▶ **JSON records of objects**
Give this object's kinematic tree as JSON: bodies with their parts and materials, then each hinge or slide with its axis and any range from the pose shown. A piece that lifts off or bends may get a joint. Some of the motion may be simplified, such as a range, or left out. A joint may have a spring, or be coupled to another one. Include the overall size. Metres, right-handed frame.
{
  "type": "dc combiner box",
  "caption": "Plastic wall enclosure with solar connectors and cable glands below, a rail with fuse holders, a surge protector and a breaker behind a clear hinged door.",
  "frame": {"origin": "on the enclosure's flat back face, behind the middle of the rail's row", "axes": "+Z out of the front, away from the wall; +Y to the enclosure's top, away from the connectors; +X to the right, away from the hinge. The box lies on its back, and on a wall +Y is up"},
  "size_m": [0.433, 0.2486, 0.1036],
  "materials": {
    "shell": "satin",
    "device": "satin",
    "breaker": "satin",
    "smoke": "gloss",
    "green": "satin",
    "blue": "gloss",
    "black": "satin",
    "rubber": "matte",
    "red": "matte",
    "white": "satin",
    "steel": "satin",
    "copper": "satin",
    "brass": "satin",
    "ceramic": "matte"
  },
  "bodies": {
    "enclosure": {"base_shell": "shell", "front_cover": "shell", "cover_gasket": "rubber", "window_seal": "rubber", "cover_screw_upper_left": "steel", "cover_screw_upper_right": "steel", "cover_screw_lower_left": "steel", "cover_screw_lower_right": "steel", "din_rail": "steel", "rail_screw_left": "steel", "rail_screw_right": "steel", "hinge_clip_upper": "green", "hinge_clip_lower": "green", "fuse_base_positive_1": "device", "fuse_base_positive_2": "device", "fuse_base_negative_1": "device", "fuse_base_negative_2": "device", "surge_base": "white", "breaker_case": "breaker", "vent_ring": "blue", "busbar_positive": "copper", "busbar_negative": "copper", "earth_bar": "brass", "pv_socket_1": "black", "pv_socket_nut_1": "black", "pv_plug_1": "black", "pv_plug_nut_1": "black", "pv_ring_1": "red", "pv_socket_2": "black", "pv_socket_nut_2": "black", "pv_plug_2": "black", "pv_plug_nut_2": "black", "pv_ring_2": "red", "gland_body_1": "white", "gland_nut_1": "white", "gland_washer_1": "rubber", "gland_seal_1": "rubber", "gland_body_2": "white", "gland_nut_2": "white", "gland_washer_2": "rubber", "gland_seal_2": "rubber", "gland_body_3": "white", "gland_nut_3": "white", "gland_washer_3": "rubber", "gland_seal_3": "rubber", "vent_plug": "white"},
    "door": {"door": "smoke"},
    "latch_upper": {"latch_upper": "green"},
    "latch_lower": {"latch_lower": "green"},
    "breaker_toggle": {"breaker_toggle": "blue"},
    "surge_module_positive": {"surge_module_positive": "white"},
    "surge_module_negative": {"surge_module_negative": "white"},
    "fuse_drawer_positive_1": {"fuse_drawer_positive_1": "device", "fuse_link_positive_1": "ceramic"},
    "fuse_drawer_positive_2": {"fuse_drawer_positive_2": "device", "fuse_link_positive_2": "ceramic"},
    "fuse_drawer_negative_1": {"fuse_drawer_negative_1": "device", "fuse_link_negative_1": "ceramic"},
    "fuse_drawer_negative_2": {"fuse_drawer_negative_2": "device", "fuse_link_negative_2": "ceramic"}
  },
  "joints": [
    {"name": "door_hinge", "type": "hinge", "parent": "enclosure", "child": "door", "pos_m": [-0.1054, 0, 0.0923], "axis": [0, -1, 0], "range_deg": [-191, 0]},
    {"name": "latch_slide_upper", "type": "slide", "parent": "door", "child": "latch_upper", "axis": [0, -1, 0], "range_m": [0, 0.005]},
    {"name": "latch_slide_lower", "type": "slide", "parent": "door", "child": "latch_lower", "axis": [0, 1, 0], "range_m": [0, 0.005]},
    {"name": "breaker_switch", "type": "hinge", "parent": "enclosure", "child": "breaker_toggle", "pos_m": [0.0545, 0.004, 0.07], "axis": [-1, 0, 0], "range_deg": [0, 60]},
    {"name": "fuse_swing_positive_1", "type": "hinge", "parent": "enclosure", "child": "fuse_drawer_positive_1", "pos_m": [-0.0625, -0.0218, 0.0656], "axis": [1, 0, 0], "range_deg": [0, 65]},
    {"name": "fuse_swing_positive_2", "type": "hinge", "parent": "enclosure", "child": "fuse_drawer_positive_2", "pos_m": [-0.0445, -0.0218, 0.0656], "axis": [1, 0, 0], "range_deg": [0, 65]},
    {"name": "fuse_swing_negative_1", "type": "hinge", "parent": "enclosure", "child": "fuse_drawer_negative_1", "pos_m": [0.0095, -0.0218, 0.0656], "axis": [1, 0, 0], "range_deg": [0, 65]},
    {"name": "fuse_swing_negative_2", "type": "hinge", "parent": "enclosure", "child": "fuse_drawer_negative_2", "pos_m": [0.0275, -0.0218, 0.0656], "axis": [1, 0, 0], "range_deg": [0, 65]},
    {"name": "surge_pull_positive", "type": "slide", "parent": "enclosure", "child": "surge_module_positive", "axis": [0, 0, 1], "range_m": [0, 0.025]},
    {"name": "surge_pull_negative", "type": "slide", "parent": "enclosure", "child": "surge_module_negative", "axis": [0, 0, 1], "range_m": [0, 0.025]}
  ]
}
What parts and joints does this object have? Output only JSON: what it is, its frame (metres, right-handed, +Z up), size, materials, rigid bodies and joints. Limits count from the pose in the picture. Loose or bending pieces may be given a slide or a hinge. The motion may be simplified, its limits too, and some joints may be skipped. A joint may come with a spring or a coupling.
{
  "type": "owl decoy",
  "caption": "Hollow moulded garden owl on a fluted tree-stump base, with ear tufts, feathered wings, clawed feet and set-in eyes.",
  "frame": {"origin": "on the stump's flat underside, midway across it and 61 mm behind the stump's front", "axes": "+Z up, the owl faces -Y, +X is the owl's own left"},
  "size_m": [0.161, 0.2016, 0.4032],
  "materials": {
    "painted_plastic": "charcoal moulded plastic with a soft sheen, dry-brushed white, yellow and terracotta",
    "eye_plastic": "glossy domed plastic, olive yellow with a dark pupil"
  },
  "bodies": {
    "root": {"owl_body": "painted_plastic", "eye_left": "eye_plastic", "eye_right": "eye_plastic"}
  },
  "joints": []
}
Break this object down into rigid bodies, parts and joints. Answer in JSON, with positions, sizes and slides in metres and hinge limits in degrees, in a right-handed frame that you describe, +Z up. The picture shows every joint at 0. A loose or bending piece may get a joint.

▶ **Task directions**
The records above must be output exactly, in full.

▶ **In response**
Give this object's kinematic tree as JSON: bodies with their parts and materials, then each hinge or slide with its axis and any range from the pose shown. A piece that lifts off or bends may get a joint. Some of the motion may be simplified, such as a range, or left out. A joint may have a spring, or be coupled to another one. Include the overall size. Metres, right-handed frame.
{
  "type": "dc combiner box",
  "caption": "Plastic wall enclosure with solar connectors and cable glands below, a rail with fuse holders, a surge protector and a breaker behind a clear hinged door.",
  "frame": {"origin": "on the enclosure's flat back face, behind the middle of the rail's row", "axes": "+Z out of the front, away from the wall; +Y to the enclosure's top, away from the connectors; +X to the right, away from the hinge. The box lies on its back, and on a wall +Y is up"},
  "size_m": [0.433, 0.2486, 0.1036],
  "materials": {
    "shell": "satin",
    "device": "satin",
    "breaker": "satin",
    "smoke": "gloss",
    "green": "satin",
    "blue": "gloss",
    "black": "satin",
    "rubber": "matte",
    "red": "matte",
    "white": "satin",
    "steel": "satin",
    "copper": "satin",
    "brass": "satin",
    "ceramic": "matte"
  },
  "bodies": {
    "enclosure": {"base_shell": "shell", "front_cover": "shell", "cover_gasket": "rubber", "window_seal": "rubber", "cover_screw_upper_left": "steel", "cover_screw_upper_right": "steel", "cover_screw_lower_left": "steel", "cover_screw_lower_right": "steel", "din_rail": "steel", "rail_screw_left": "steel", "rail_screw_right": "steel", "hinge_clip_upper": "green", "hinge_clip_lower": "green", "fuse_base_positive_1": "device", "fuse_base_positive_2": "device", "fuse_base_negative_1": "device", "fuse_base_negative_2": "device", "surge_base": "white", "breaker_case": "breaker", "vent_ring": "blue", "busbar_positive": "copper", "busbar_negative": "copper", "earth_bar": "brass", "pv_socket_1": "black", "pv_socket_nut_1": "black", "pv_plug_1": "black", "pv_plug_nut_1": "black", "pv_ring_1": "red", "pv_socket_2": "black", "pv_socket_nut_2": "black", "pv_plug_2": "black", "pv_plug_nut_2": "black", "pv_ring_2": "red", "gland_body_1": "white", "gland_nut_1": "white", "gland_washer_1": "rubber", "gland_seal_1": "rubber", "gland_body_2": "white", "gland_nut_2": "white", "gland_washer_2": "rubber", "gland_seal_2": "rubber", "gland_body_3": "white", "gland_nut_3": "white", "gland_washer_3": "rubber", "gland_seal_3": "rubber", "vent_plug": "white"},
    "door": {"door": "smoke"},
    "latch_upper": {"latch_upper": "green"},
    "latch_lower": {"latch_lower": "green"},
    "breaker_toggle": {"breaker_toggle": "blue"},
    "surge_module_positive": {"surge_module_positive": "white"},
    "surge_module_negative": {"surge_module_negative": "white"},
    "fuse_drawer_positive_1": {"fuse_drawer_positive_1": "device", "fuse_link_positive_1": "ceramic"},
    "fuse_drawer_positive_2": {"fuse_drawer_positive_2": "device", "fuse_link_positive_2": "ceramic"},
    "fuse_drawer_negative_1": {"fuse_drawer_negative_1": "device", "fuse_link_negative_1": "ceramic"},
    "fuse_drawer_negative_2": {"fuse_drawer_negative_2": "device", "fuse_link_negative_2": "ceramic"}
  },
  "joints": [
    {"name": "door_hinge", "type": "hinge", "parent": "enclosure", "child": "door", "pos_m": [-0.1054, 0, 0.0923], "axis": [0, -1, 0], "range_deg": [-191, 0]},
    {"name": "latch_slide_upper", "type": "slide", "parent": "door", "child": "latch_upper", "axis": [0, -1, 0], "range_m": [0, 0.005]},
    {"name": "latch_slide_lower", "type": "slide", "parent": "door", "child": "latch_lower", "axis": [0, 1, 0], "range_m": [0, 0.005]},
    {"name": "breaker_switch", "type": "hinge", "parent": "enclosure", "child": "breaker_toggle", "pos_m": [0.0545, 0.004, 0.07], "axis": [-1, 0, 0], "range_deg": [0, 60]},
    {"name": "fuse_swing_positive_1", "type": "hinge", "parent": "enclosure", "child": "fuse_drawer_positive_1", "pos_m": [-0.0625, -0.0218, 0.0656], "axis": [1, 0, 0], "range_deg": [0, 65]},
    {"name": "fuse_swing_positive_2", "type": "hinge", "parent": "enclosure", "child": "fuse_drawer_positive_2", "pos_m": [-0.0445, -0.0218, 0.0656], "axis": [1, 0, 0], "range_deg": [0, 65]},
    {"name": "fuse_swing_negative_1", "type": "hinge", "parent": "enclosure", "child": "fuse_drawer_negative_1", "pos_m": [0.0095, -0.0218, 0.0656], "axis": [1, 0, 0], "range_deg": [0, 65]},
    {"name": "fuse_swing_negative_2", "type": "hinge", "parent": "enclosure", "child": "fuse_drawer_negative_2", "pos_m": [0.0275, -0.0218, 0.0656], "axis": [1, 0, 0], "range_deg": [0, 65]},
    {"name": "surge_pull_positive", "type": "slide", "parent": "enclosure", "child": "surge_module_positive", "axis": [0, 0, 1], "range_m": [0, 0.025]},
    {"name": "surge_pull_negative", "type": "slide", "parent": "enclosure", "child": "surge_module_negative", "axis": [0, 0, 1], "range_m": [0, 0.025]}
  ]
}
What parts and joints does this object have? Output only JSON: what it is, its frame (metres, right-handed, +Z up), size, materials, rigid bodies and joints. Limits count from the pose in the picture. Loose or bending pieces may be given a slide or a hinge. The motion may be simplified, its limits too, and some joints may be skipped. A joint may come with a spring or a coupling.
{
  "type": "owl decoy",
  "caption": "Hollow moulded garden owl on a fluted tree-stump base, with ear tufts, feathered wings, clawed feet and set-in eyes.",
  "frame": {"origin": "on the stump's flat underside, midway across it and 61 mm behind the stump's front", "axes": "+Z up, the owl faces -Y, +X is the owl's own left"},
  "size_m": [0.161, 0.2016, 0.4032],
  "materials": {
    "painted_plastic": "charcoal moulded plastic with a soft sheen, dry-brushed white, yellow and terracotta",
    "eye_plastic": "glossy domed plastic, olive yellow with a dark pupil"
  },
  "bodies": {
    "root": {"owl_body": "painted_plastic", "eye_left": "eye_plastic", "eye_right": "eye_plastic"}
  },
  "joints": []
}
Break this object down into rigid bodies, parts and joints. Answer in JSON, with positions, sizes and slides in metres and hinge limits in degrees, in a right-handed frame that you describe, +Z up. The picture shows every joint at 0. A loose or bending piece may get a joint.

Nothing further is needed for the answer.